While the province is allowing for gatherings of up to 10 people until Sunday, public health authorities in the Quebec City area are calling on residents to think twice before sending out Christmas dinner invites.
"Being allowed does not necessarily mean that it's desirable," Dr. André Dontigny, public health director for the Capitale Nationale region, said in a news conference Thursday afternoon.
The Quebec City area — as well as Chaudière-Appalaches to its south — reported record numbers of COVID-19 cases Thursday with 671 and 566 new cases respectively.
Hospitalizations in both regions are also on the rise. Quebec City saw 16 COVID-19 patients in hospital Thursday – triple the number of patients in hospital at the start of the week.
The vast majority of those patients, the health authority says, are over 60 and unvaccinated.
The number of COVID-19 patients in the Chaudière-Appalaches has doubled since last week for a total of 15.
"It's always hard to know how this will evolve but clearly, the reason we are here today is we fear that if we're not careful, the rise can be catastrophic with major impacts on the health-care system," said Dontigny.
The Chaudière-Appalaches is once again one of the regions hardest hit by the pandemic, with a 15 per cent positivity rate and 696 active cases per 100,000 residents.
"The epidemiological situation is critical," said Dr. Liliana Romero, the region's public health director, adding the situation is particularly serious in Thetford Mines and Saint-Georges.
"Reducing your number of contacts and getting the vaccine are primordial right now. We need to do this now, and not in January."
Romero said the region's low vaccination rate and dependence on workplaces that do not allow for teleworking, such as factories and farms, are the main reasons case numbers are so high.

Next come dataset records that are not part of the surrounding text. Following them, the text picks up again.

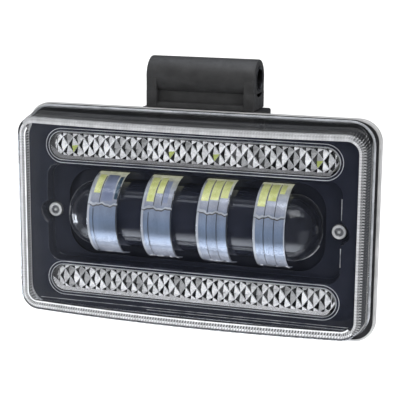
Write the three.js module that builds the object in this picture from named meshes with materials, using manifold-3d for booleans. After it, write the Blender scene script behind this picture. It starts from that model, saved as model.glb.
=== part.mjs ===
// Rectangular LED fog light: a clear crowned lens on a finned die-cast housing that hangs from a
// pivot lug on its top edge. Millimetres. +X is to the right seen from the front, the lens faces -Y
// and +Z is up. The origin is the centre of the lug's bore. Everything but the pivot sleeve tilts
// about that bore. Inside the lamp group, y = 0 is the back plane of the lens rim and z = 0 is the
// lamp's middle.
import * as THREE from "three";
import { mergeVertices } from "three/addons/utils/BufferGeometryUtils.js";
import Module from "manifold-3d";

const wasm = await Module();
wasm.setup();

// Outline of the lamp, shared by the lens rim and the seal.
const LAMP_WIDTH = 160;
const LAMP_HEIGHT = 96;
const LAMP_CORNER = 11;
const PIVOT_ABOVE_CENTRE = 62;
const PIVOT_BEHIND_RIM = 12.5;
const GAP = 0.3; // clearance between pieces that touch on the real lamp

// Front lens: a tapered cap with a face that bows forward towards the middle.
const LENS_DEPTH = 17;
const LENS_CROWN = 5.5;
const LENS_SIDE_DRAFT = 0.6; // left and right walls lean in this much over the lens depth
const LENS_EDGE_DRAFT = 2.8; // top and bottom walls lean in this much
const LENS_WALL = 1.8;
const LENS_RIM_STEP = 0.6;
const LENS_RIM_DEPTH = 1.8;

// Rear housing: flange, tapered bowl, pedestal for the light engine and cooling fins.
const GASKET_DEPTH = 2;
const FLANGE_FRONT = GASKET_DEPTH + 2 * GAP;
const FLANGE_DEPTH = 3.2;
const FLANGE_WIDTH = 163.4;
const FLANGE_HEIGHT = 99.2;
const FLANGE_CORNER = 10;
const FLANGE_DROP = 1.6; // the flange stands out below the lens rim but not above it
const BOWL_INSET = 5;
const BOWL_TAPER = 6;
const BOWL_BACK = 34;
const BOWL_WALL = 2.6;
const BACK_WALL = 3;
const FLANGE_OPENING_INSET = 6.5;
const FIN_COUNT = 13;
const FIN_PITCH = 9.2;
const FIN_THICKNESS = 2.4;
const FIN_REACH = 9;
const FIN_HALF_HEIGHT = 34;
const SHORT_FIN_FOOT = -6;
const FULL_FIN_LIMIT = 44;
const PEDESTAL = [112, 28, 3]; // width, height and corner radius, as for the flat pieces below
const LUG_PAD_HALF_WIDTH = 28;
const LUG_PAD_BACK = 22.5;

// Pivot lug and the steel sleeve that the vehicle's bolt clamps.
const LUG_HALF_LENGTH = 25;
const LUG_RADIUS = 8.5;
const LUG_POST_WIDTH = 5;
const LUG_WEB_HALF_DEPTH = 5.5;
const LUG_FOOT_HEIGHT = 2.4;
const LUG_FOOT_HALF_DEPTH = 8;
const SLEEVE_BORE = 4.6;
const SLEEVE_WALL = 1;
const SLEEVE_CLEARANCE = 0.15;
const LUG_SCREW_HOLE_RADIUS = 2.3;
const SLEEVE_HALF_LENGTH = LUG_HALF_LENGTH + 0.2;
const LUG_SCREW_X = 14;

// Inner bezel: a raised frame with two daytime-light windows and a recessed field between them.
const BEZEL_WIDTH = 153;
const BEZEL_HEIGHT = 87.6;
const BEZEL_CORNER = 9.5;
const BEZEL_FRONT = -9.5;
const BEZEL_BACK = -0.6;
const BEZEL_TAPER = 0.7;
const BEZEL_WALL = 1.8;
const RECESS_FLOOR = -3;
const RECESS_WIDTH = 135.4;
const RECESS_HEIGHT = 45;
const RECESS_CORNER = 6;
const BEZEL_SCREW_X = 66;
const BEZEL_SCREW_HOLE_RADIUS = 2;
const SCREW_POCKET_RADIUS = 5.2;

// Daytime running lights: one stadium-shaped optic above the projector and one below it.
const DRL_Z = 30.8;
const DRL_LENGTH = 132.6;
const DRL_HEIGHT = 12.4;
const DRL_FRONT = -9.2;
const DRL_OPTIC_DEPTH = 3.6;
const DRL_CUP_WALL = 1.4;
const DRL_CUP_BACK = -2.4;
const DRL_LED_X = [-55, -33, -11, 11, 33, 55];

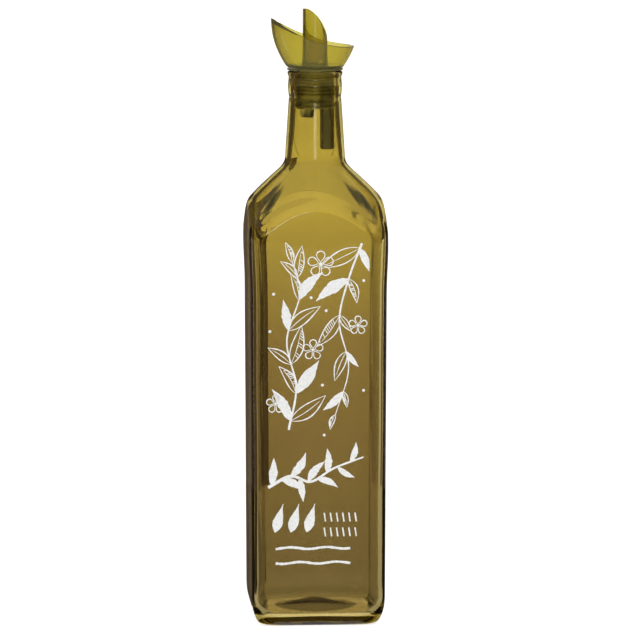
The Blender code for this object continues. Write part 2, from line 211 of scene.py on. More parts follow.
class Studio(bpy.types.PropertyGroup):
    """The plain studio round the bottle"""

    azimuth: bearing("Camera azimuth", "Camera's turn round the bottle", -3.85)
    elevation: bearing("Camera elevation", "Camera's height as an angle", 7)
    distance: length("Camera distance", "Camera's distance from the bottle's middle", 2700)
    aim: length("Aim height", "Height that the camera looks at", 164.2)
    lens: FloatProperty(name="Lens", description="Focal length", default=286.0, unit="CAMERA")
    sweep: colour("Sweep colour", "Colour of the floor and backdrop", (0.93, 0.93, 0.93))
    glow: share("Glow", "How strongly the paper glows", 0.9, 0, 5)
    # The weaker glow under the foot is painted shade where the bottle stands.
    foot_glow: share("Glow under the foot", "Share of that glow under the bottle's foot", 0.7)
    sky: share("Fill", "Strength of the even light from above", 0.25, 0, 5)
    strip: share("Strip light", "Power of the small light that the neck mirrors", 0.13, 0, 10)


def soft_max(a, b, reach):
    """The larger of two sizes, rounded off where they differ by less than reach."""
    near = max(reach - abs(a - b), 0) / reach
    return max(a, b) + near * near * reach / 4


def soft_min(a, b, reach):
    """The smaller of two sizes, rounded off in the same way."""
    return -soft_max(-a, -b, reach)


def hump(distance, reach):
    """1 at no distance, falling smoothly to 0 at reach."""
    return (1 + cos(pi * min(abs(distance) / reach, 1))) / 2


def between(low, high, steps):
    """Evenly spaced numbers from low to high, both included."""
    return [low + (high - low) * i / steps for i in range(steps + 1)]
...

Health-care system is hitting a wall, ICU doctor warns
Dr. Stéphane Bergeron, director of professional services and medical affairs for the CHU de Québec-Université Laval, said the region's health-care system is being attacked on two fronts right now.
Not only is there a sharp increase in the number of patients requiring care, he says, but the new variant is so transmissible it is putting a strain on the already dire staffing situation.
"It is undeniable that, within the current context, there will be a reduction of hospital services and activities both on the north and south shores. The level to which we reduce those services will depend on the response you give today and tomorrow to COVID," he said.
Currently, 684 health-care workers in Quebec City and 277 in the Chaudière-Appalaches are on COVID-19 leave, either because they have tested positive for the virus or because they are in isolation.
"As a health professional on the frontlines of intensive care for the past 21 months, I have never felt the system was so fragile in the face of the demand to come," said Dr. Mathieu Simon, pulmonologist and head of the ICU at the Institut universitaire de cardiologie et de pneumologie de Québec.
"If you combine the increased amount of cases in the population and the reduction of available health-care workers, we are walking directly into a wall."
Significant delays in testing
All appointments for COVID-19 testing in the Quebec City area over the coming days have been booked.
With rapid test kits sometimes difficult to come by, the regional health authority is also urging anyone with symptoms to be patient and stay home.
"Be responsible. If you are sick to the point that you think you should have a screening test, don't go out. That's it. If you cannot obtain the test or the kit that is available in pharmacies, or was available in pharmacies, act as if you were positive," said Simon.
In a statement, the health authority said it's also dealing with a technical issue that is preventing it from opening up appointments for more days later in the week.
In the meantime, the health authority will be speaking with people who currently have appointments to make sure they have symptoms before being tested.
No need for state of emergency, mayor says
In a news conference earlier in the day, Quebec City Mayor Bruno Marchand stood by comments he made earlier this week, maintaining the city will not declare a state of emergency as Montreal did.
"We're totally not in the same [situation] as Montreal," Marchand repeated. "We have right now a plenitude of tools to work with in order to manage this crisis, in order to do the appropriate actions, in order to get out of this crisis."